- Given task:
Output exactly the lines from the first one down to the line containing "return (unit(read_rows(rows, share))", inclusive.

------------------------------------------------------------------------

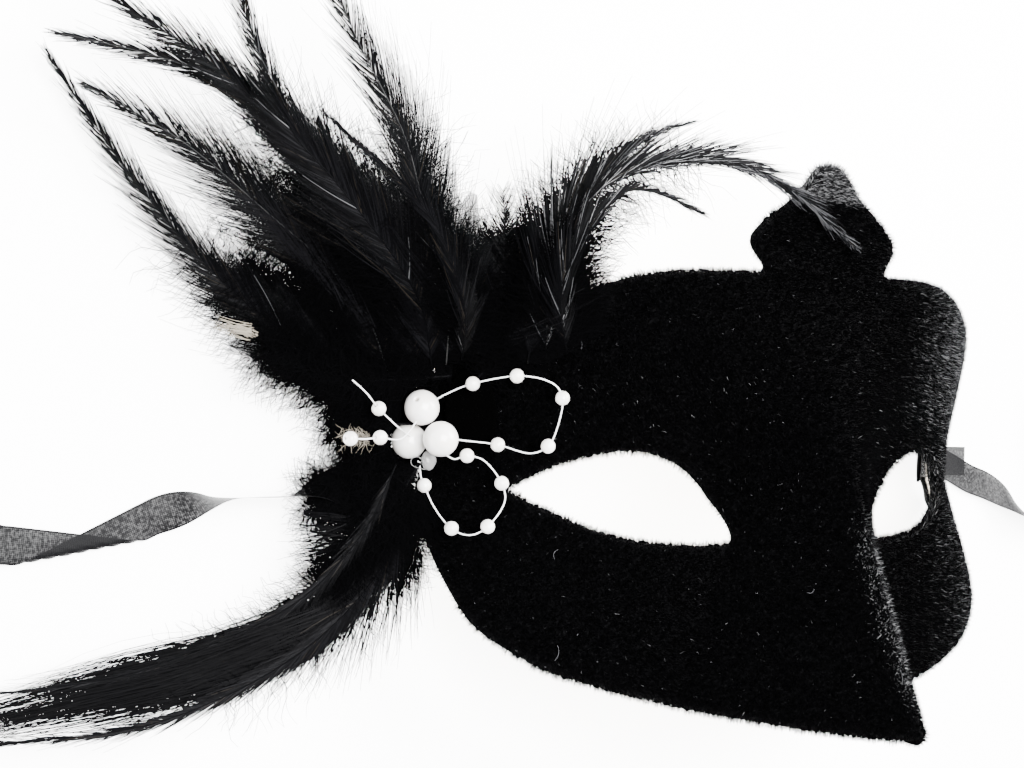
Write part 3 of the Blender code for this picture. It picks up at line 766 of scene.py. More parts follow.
class Shaft:
    """A feather's shaft with the directions that its web lies in."""

    def __init__(self, points):
        self.points = resample(smooth_route(points, 12), 1.0)
        self.run = directions(self.points)
        self.side = unit(np.cross(self.run, TOWARDS_EYE))
        self.face = np.cross(self.side, self.run)
        self.length = len(self.points) - 1.0

    def axes(self, share):
        """Along the shaft, across the web and out of it, at shares of the shaft's length."""
        return (unit(read_rows(rows, share)) for rows in (self.run, self.side, self.face))

    def barbs(self, share, side, angle, reach, bend, droop, steps):
        """Barb paths that leave the shaft at the given shares of its length, on one side of it."""
        root = read_rows(self.points, share)
        run, across, face = self.axes(share)
        paths = [root]
        for k in range(steps):
            s = (k + 0.5) / steps
            a = angle * (1 - bend * s)
            step = (run * np.cos(a)[:, None] + across * (side * np.sin(a))[:, None]
                    - face * (droop * 2 * s)[:, None]) * (reach / steps)[:, None]
            paths.append(paths[-1] + step)
        return np.stack(paths, axis=1)


def web_reach(share, full):
    """How long the barbs are along a shaft: short at the quill, full, then down to the tip."""
    rise = ease(0.0, 0.18, share)
    return full * (0.35 + 0.65 * rise) * (1 - share) ** 0.7 * 1.2 + 1.6


BLACK, SMOKE, BROWN, QUILL, DOWN, GLOSSY_PAINTED_HIGHLIGHT, CREAM = range(7)


def feather_materials():
    return [
        plain("barb_black", (0.0006, 0.0006, 0.0008), 0.5, Specular_IOR_Level=0.02),
        plain("barb_smoke", (0.0020, 0.0020, 0.0025), 0.45, Specular_IOR_Level=0.04),
        plain("barb_brown", (0.008, 0.0065, 0.005), 0.5, Specular_IOR_Level=0.05),
        plain("quill", (0.014, 0.014, 0.014), 0.4, Specular_IOR_Level=0.15),
        plain("down", (0.0005, 0.0005, 0.0006), 0.9, Specular_IOR_Level=0.01),
        # Glossier barbs with their base painted lighter grey: a painted highlight.
        plain("barb_gloss_painted_highlight", (0.040, 0.040, 0.043), 0.3, Specular_IOR_Level=0.4),
        plain("down_cream", (0.16, 0.14, 0.11), 0.8),
    ]


BARB_STEPS = 6                 # straight stretches in each barb


def add_feather(number, name, points, mats, vane_mat, full, angle, density=5.0, vane=0.72, fluff=1.0,
                gloss=0.006, wide=0.18, quill=(0.20, BLACK), more=()):
    """A feather: its shaft, hundreds of barbs that split into groups, its sheer web and its down.

    full is how far the web reaches to a side, and angle is how far the barbs lean off the shaft, at
    the quill and at the tip.  density is barbs to a millimetre, gloss is the share of barbs in the
    glossy finish painted lighter grey as a painted highlight, wide is for the barbs, vane and fluff are
    how much web and down there is, and more holds loose hairs."""
    draw = np.random.default_rng(100 + number)
    shaft = Shaft(points)
    count = int(shaft.length * density)
    thick, slot = quill
    radii = np.interp(np.linspace(0, 1, len(shaft.points)), [0, 0.3, 1], [thick, thick * 0.8, 0.06])
    stem = tube(name + "_quill", shaft.points, radii, mats, 5)
    for polygon in stem.data.polygons:
        polygon.material_index = slot
    parts = [stem]
    for side in (1, -1):
        share = np.sort(np.clip(np.linspace(0.03, 0.995, count) + draw.normal(0, 0.004, count), 0.02, 0.998))
        groups = np.cumsum(draw.random(count) < 0.06)
        offset = draw.normal(0, 0.06, groups.max() + 1)[groups]
        lean = np.radians(angle[0] + (angle[1] - angle[0]) * share ** 0.7)
        a = lean + offset + draw.normal(0, 0.05, count)
        reach = web_reach(share, full) * draw.uniform(0.45, 1.08, count)
        loose = draw.random(count) < 0.22
        reach = np.where(loose, reach * draw.uniform(1.1, 1.6, count), reach)
        droop = draw.normal(0.03, 0.05, count)
        paths = shaft.barbs(share, side, a, reach, 0.42, droop, BARB_STEPS)
        taper = (1 - np.linspace(0, 1, BARB_STEPS + 1)) ** 1.2
        broad = wide * (1 - share) * np.where(loose, 0.3, 1.0)
        width = (0.06 + broad[:, None]) * taper[None, :] + 0.065
        tint = np.where(draw.random(count) < 0.15 + 0.4 * share, SMOKE, BLACK)
        tint = np.where(draw.random(count) < 0.03, BROWN, tint)
        # A share of barbs, larger towards the tip, get the painted highlight finish.
        tint = np.where(draw.random(count) < gloss * (0.4 + share), GLOSSY_PAINTED_HIGHLIGHT, tint)
        parts.append(hairs(f"{name}_barbs_{side}", paths, width, mats, tint))
    parts.append(shaft_down(name, shaft, full, fluff, mats, draw))
    for k, (roots, tips, strands, slot, thick) in enumerate(more):
        parts.append(hair_fan(f"{name}_fan_{k}", roots, tips, strands, slot, thick, mats, draw))
    settle(join(name + "_barbs", parts), "feather", name)
    settle(vane_mesh(name, shaft, full, angle, vane, vane_mat, draw), "feather")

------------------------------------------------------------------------

- Task result:
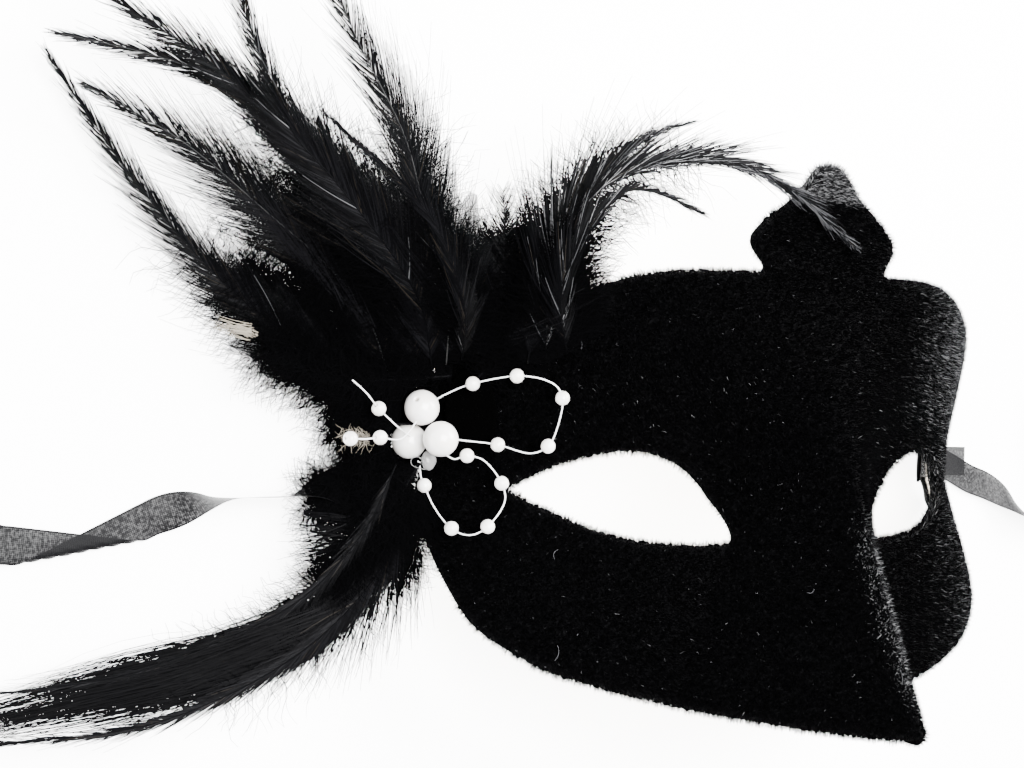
Write part 3 of the Blender code for this picture. It picks up at line 766 of scene.py. More parts follow.
class Shaft:
    """A feather's shaft with the directions that its web lies in."""

    def __init__(self, points):
        self.points = resample(smooth_route(points, 12), 1.0)
        self.run = directions(self.points)
        self.side = unit(np.cross(self.run, TOWARDS_EYE))
        self.face = np.cross(self.side, self.run)
        self.length = len(self.points) - 1.0

    def axes(self, share):
        """Along the shaft, across the web and out of it, at shares of the shaft's length."""
        return (unit(read_rows(rows, share)) for rows in (self.run, self.side, self.face))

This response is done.